# EXERCISE DIRECTIONS
Return only the lines between the line holding "Continue the build123d" and the line holding "of the ventilation", the two boundary lines included, exactly as they appear.

# RECORD EXTRACTS
_ _ _ _

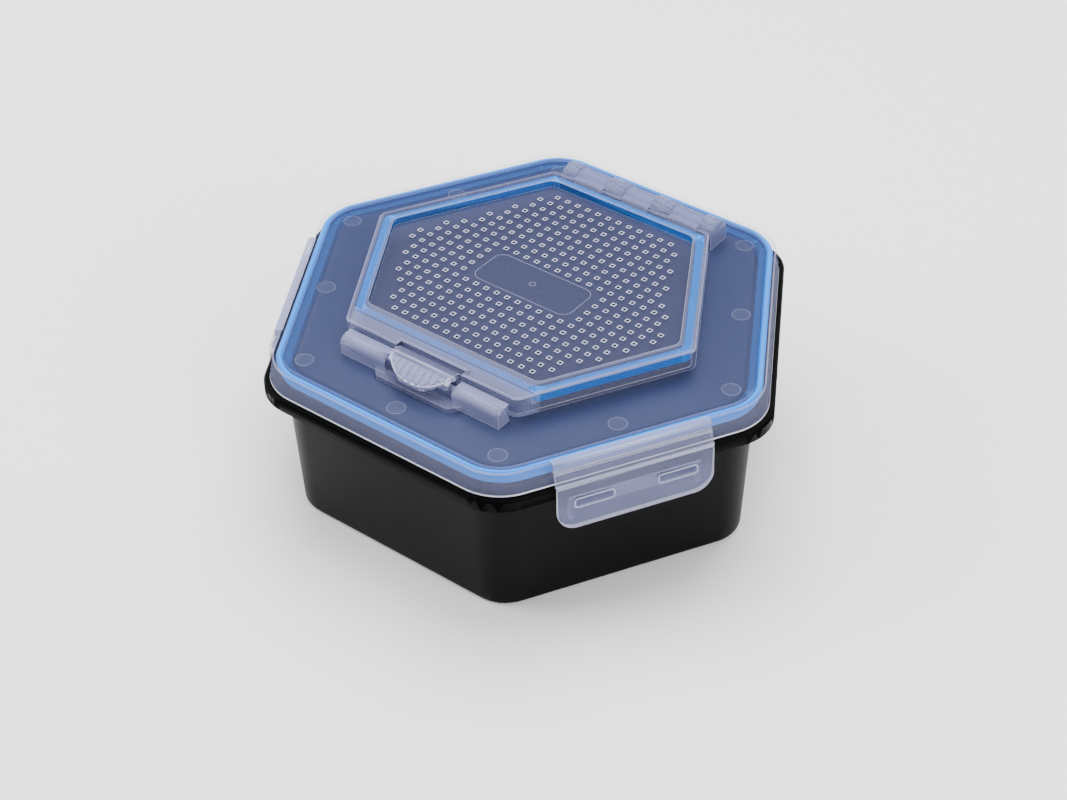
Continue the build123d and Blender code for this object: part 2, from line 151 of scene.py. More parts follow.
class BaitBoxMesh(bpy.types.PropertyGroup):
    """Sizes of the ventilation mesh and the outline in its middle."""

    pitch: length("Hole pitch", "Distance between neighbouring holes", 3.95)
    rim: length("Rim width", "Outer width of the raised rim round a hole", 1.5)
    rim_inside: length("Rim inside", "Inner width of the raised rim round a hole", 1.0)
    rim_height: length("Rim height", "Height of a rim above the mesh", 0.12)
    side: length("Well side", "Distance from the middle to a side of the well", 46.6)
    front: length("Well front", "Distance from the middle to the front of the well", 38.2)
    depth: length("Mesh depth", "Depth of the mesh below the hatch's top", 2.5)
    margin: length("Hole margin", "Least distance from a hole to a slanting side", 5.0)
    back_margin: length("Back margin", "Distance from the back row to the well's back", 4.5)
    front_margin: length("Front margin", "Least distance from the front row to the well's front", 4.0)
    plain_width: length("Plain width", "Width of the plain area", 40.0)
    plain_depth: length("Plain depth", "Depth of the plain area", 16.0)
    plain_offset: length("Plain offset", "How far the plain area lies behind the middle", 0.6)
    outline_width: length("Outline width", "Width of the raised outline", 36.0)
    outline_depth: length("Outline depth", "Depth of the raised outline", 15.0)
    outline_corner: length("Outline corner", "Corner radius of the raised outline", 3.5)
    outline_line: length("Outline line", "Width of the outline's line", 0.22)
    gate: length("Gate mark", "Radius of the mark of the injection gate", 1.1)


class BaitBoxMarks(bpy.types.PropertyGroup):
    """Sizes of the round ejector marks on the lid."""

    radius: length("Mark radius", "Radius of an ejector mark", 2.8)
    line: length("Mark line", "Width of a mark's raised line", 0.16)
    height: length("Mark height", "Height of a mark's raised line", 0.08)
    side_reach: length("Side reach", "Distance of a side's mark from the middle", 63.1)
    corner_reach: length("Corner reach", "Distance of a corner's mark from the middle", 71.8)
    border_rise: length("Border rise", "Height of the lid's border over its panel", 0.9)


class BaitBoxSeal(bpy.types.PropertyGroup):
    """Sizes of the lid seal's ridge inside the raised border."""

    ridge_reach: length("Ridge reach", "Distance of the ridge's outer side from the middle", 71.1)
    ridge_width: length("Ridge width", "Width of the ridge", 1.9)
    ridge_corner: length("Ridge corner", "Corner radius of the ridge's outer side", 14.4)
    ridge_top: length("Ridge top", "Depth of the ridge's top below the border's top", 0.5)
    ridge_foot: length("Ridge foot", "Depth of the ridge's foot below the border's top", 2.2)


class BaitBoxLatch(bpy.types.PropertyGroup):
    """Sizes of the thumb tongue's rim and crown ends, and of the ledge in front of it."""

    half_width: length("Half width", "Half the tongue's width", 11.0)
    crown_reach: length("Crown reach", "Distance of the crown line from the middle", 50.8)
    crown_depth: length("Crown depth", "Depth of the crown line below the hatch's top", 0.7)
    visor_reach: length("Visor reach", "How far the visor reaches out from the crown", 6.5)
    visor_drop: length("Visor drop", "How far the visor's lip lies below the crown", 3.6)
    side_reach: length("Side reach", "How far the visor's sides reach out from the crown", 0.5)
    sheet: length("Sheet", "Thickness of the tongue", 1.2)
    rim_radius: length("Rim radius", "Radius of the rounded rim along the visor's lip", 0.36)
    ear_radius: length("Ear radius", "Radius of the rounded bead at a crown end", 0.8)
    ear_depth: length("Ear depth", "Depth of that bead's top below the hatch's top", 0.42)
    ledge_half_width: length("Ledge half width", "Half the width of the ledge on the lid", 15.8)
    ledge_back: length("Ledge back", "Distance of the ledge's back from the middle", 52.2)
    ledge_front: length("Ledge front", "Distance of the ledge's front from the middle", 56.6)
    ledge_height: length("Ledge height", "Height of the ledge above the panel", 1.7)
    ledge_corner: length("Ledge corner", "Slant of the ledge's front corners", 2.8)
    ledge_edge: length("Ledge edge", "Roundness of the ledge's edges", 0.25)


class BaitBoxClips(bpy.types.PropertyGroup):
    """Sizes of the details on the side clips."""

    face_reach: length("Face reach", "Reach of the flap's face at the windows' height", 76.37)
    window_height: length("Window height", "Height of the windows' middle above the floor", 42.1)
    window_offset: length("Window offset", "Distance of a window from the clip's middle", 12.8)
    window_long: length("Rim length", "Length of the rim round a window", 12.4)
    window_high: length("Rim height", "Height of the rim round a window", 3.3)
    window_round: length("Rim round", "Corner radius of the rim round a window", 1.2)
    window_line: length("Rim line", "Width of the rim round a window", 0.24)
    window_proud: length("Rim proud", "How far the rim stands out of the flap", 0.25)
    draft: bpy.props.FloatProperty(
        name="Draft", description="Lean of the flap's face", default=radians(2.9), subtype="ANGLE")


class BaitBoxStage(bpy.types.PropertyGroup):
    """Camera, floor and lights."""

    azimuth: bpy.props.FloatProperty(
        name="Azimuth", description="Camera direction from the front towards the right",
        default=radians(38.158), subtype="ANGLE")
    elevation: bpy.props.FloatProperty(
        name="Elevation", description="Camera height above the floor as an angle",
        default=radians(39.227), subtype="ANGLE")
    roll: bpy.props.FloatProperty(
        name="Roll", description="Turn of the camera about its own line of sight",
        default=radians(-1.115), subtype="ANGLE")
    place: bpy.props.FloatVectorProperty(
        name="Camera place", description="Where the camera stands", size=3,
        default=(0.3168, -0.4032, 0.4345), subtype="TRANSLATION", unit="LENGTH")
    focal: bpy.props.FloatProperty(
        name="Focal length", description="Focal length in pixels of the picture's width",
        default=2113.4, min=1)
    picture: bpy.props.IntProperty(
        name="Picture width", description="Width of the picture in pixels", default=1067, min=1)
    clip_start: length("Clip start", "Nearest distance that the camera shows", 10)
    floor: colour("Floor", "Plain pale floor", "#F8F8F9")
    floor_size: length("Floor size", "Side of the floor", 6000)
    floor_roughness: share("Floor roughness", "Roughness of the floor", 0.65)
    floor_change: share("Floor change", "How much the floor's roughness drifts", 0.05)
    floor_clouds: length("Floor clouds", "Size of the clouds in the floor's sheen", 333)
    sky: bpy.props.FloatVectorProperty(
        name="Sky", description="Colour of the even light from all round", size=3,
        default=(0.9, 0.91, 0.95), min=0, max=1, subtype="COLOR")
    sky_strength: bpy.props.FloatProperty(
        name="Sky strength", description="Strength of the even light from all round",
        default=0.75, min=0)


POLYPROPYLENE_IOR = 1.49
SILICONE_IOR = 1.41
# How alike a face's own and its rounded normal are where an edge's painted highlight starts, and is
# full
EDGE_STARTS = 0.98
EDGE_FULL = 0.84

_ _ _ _

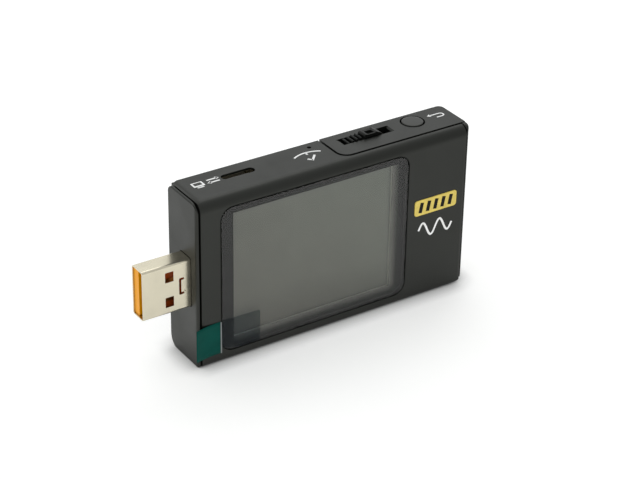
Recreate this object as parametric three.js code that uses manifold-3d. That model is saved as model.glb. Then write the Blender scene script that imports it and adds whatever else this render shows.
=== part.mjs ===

_ _ _ _

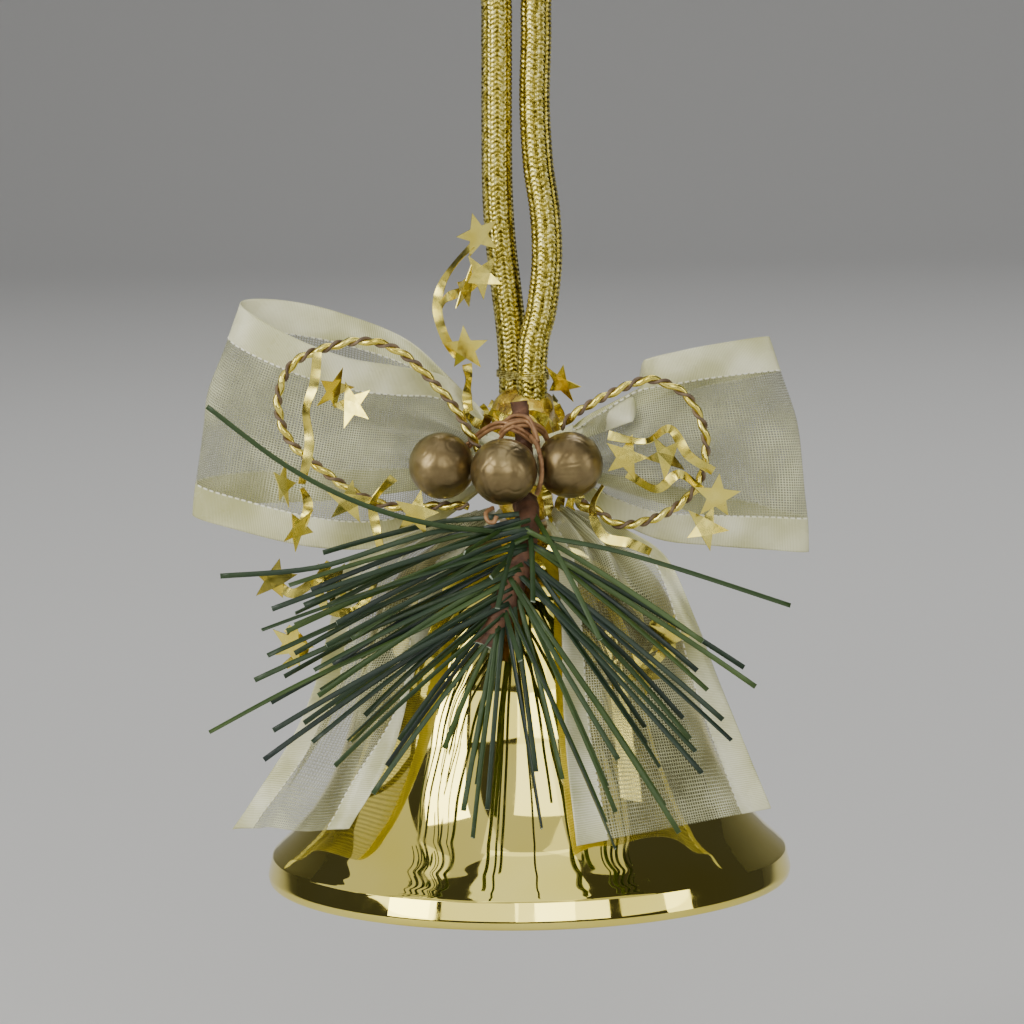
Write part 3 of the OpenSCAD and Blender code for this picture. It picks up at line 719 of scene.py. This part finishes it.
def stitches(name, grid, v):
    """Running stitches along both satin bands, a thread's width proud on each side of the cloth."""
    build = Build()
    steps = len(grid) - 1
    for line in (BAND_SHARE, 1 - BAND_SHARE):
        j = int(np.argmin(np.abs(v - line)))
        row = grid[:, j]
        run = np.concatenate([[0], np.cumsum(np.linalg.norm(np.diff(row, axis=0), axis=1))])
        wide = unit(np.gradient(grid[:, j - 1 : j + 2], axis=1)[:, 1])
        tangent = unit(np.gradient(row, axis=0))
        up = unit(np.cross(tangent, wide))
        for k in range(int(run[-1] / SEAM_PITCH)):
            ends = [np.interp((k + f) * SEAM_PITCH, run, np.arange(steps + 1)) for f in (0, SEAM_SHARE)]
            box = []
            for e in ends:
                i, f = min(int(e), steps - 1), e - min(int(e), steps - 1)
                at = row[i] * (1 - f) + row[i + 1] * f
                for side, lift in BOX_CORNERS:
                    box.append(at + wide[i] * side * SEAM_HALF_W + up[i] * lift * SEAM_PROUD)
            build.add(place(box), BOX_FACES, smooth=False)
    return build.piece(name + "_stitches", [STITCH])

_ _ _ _

# OUTPUT FOR THIS TASK
Continue the build123d and Blender code for this object: part 2, from line 151 of scene.py. More parts follow.
class BaitBoxMesh(bpy.types.PropertyGroup):
    """Sizes of the ventilation mesh and the outline in its middle."""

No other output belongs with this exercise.